EXERCISE PROMPT: Pull every line containing the word "piece" from the records.

----- INPUT FOR THIS TASK

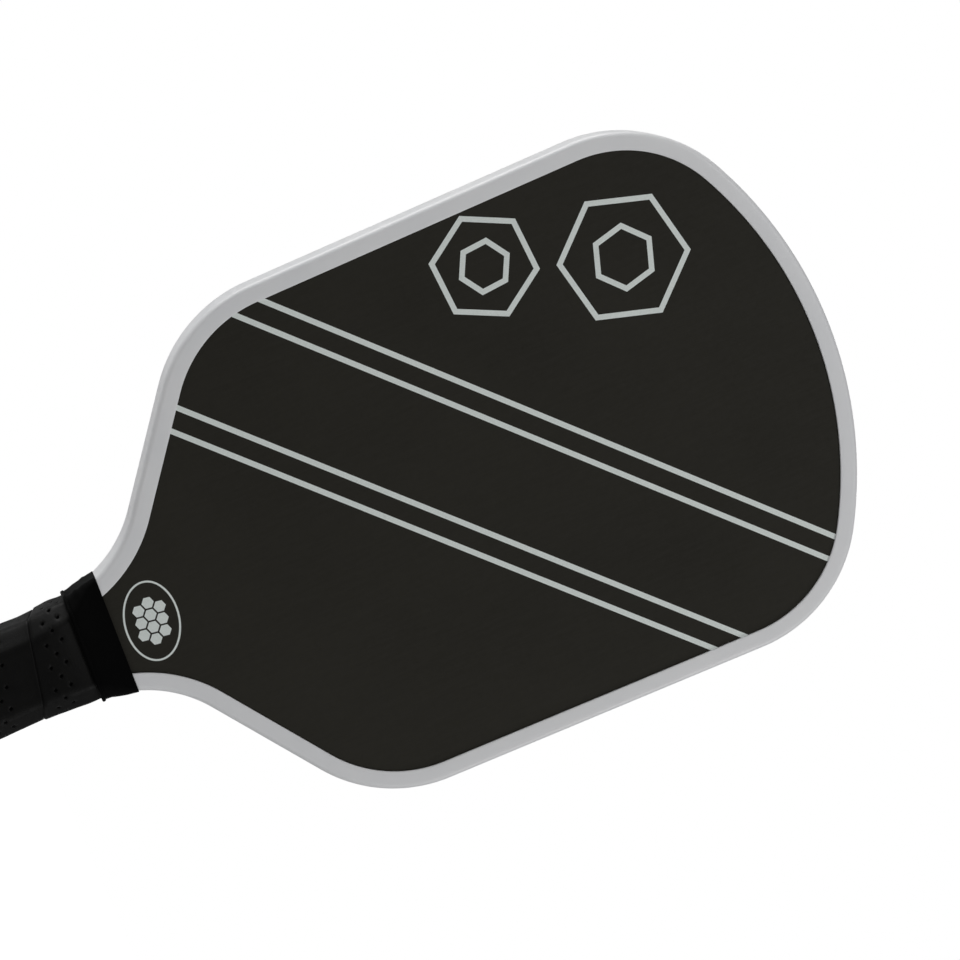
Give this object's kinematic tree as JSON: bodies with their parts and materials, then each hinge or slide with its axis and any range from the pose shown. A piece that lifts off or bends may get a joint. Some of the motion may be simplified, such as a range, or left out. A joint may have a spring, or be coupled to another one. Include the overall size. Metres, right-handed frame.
{
  "type": "pickleball paddle",
  "caption": "Pickleball paddle with a flat composite head, moulded edge guard and a perforated cushion-wrapped handle for hitting a plastic ball.",
  "frame": {"origin": "middle of the flat end of the handle's butt cap", "axes": "+Z from the butt along the handle to the tip of the head, +X across the head, +Y out of the back face, so the front face looks along -Y"},
  "size_m": [0.2004, 0.0344, 0.405],
  "materials": {
    "core_plastic": "translucent white polypropylene",
    "scrim_fabric": "non-woven polyester",
    "composite_face": "satin charcoal with a fine grit",
    "guard_plastic": "satin white",
    "foam": "closed-cell foam",
    "adhesive": "double-sided tape",
    "staple_steel": "bright wire",
    "cap_plastic": "fine moulded texture",
    "grip_leather": "perforated synthetic leather, satin",
    "tape_fabric": "vinyl tape",
    "collar_rubber": "smooth stretched rubber"
  },
  "bodies": {
    "root": {"core": "core_plastic", "scrim_front": "scrim_fabric", "scrim_back": "scrim_fabric", "face_sheet_front": "composite_face", "face_sheet_back": "composite_face", "edge_guard": "guard_plastic", "handle_pallet_front": "foam", "handle_pallet_back": "foam", "adhesive_strip_front": "adhesive", "adhesive_strip_back": "adhesive", "cap_staple_front": "staple_steel", "cap_staple_back": "staple_steel", "butt_cap": "cap_plastic", "butt_plug": "cap_plastic", "grip_wrap": "grip_leather", "finishing_tape": "tape_fabric", "rubber_collar": "collar_rubber"}
  },
  "joints": []
}
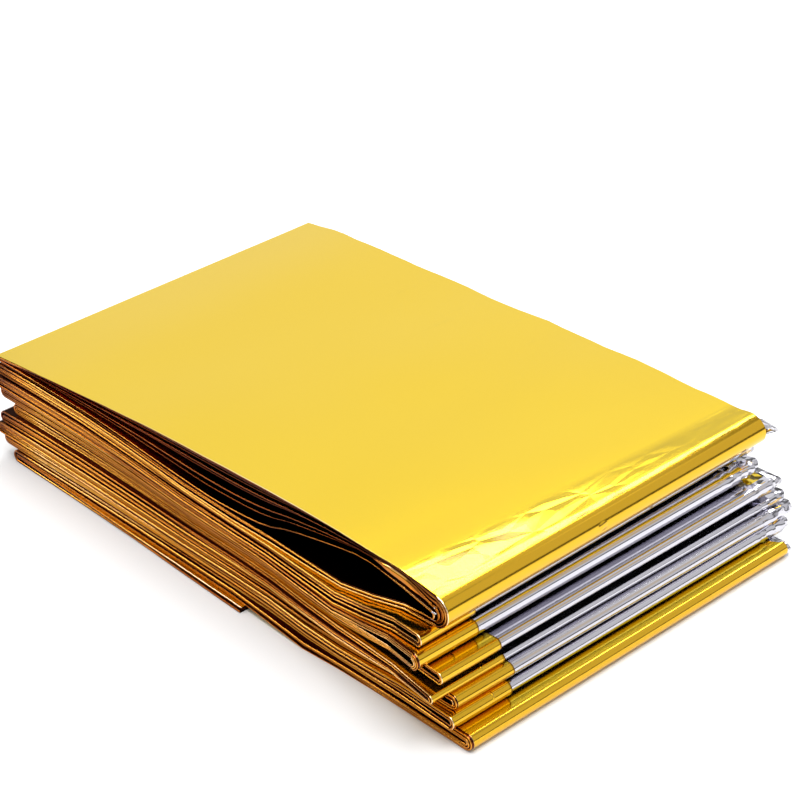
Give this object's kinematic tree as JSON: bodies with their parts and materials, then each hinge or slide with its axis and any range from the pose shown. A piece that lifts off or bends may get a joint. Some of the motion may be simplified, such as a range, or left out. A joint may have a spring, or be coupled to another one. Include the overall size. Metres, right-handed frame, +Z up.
{
  "type": "emergency foil blanket",
  "caption": "Emergency foil blanket of gold and silver metallised film, pleated and folded into its pocket-sized pack, with the top flap bowed up.",
  "frame": {"origin": "on the surface that the pack rests on, under the middle of its bounding box", "axes": "+Z up; +X along the runs, towards the open right-hand folds, the pack's longest way; +Y along the folds, towards the far edge"},
  "size_m": [0.1332, 0.094, 0.0286],
  "materials": {
    "gold_film": "mirror-bright metallised film, gold lacquered"
  },
  "bodies": {
    "root": {"blanket": "gold_film"}
  },
  "joints": []
}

----------

OUTPUT FOR THIS TASK:
Give this object's kinematic tree as JSON: bodies with their parts and materials, then each hinge or slide with its axis and any range from the pose shown. A piece that lifts off or bends may get a joint. Some of the motion may be simplified, such as a range, or left out. A joint may have a spring, or be coupled to another one. Include the overall size. Metres, right-handed frame.
Give this object's kinematic tree as JSON: bodies with their parts and materials, then each hinge or slide with its axis and any range from the pose shown. A piece that lifts off or bends may get a joint. Some of the motion may be simplified, such as a range, or left out. A joint may have a spring, or be coupled to another one. Include the overall size. Metres, right-handed frame, +Z up.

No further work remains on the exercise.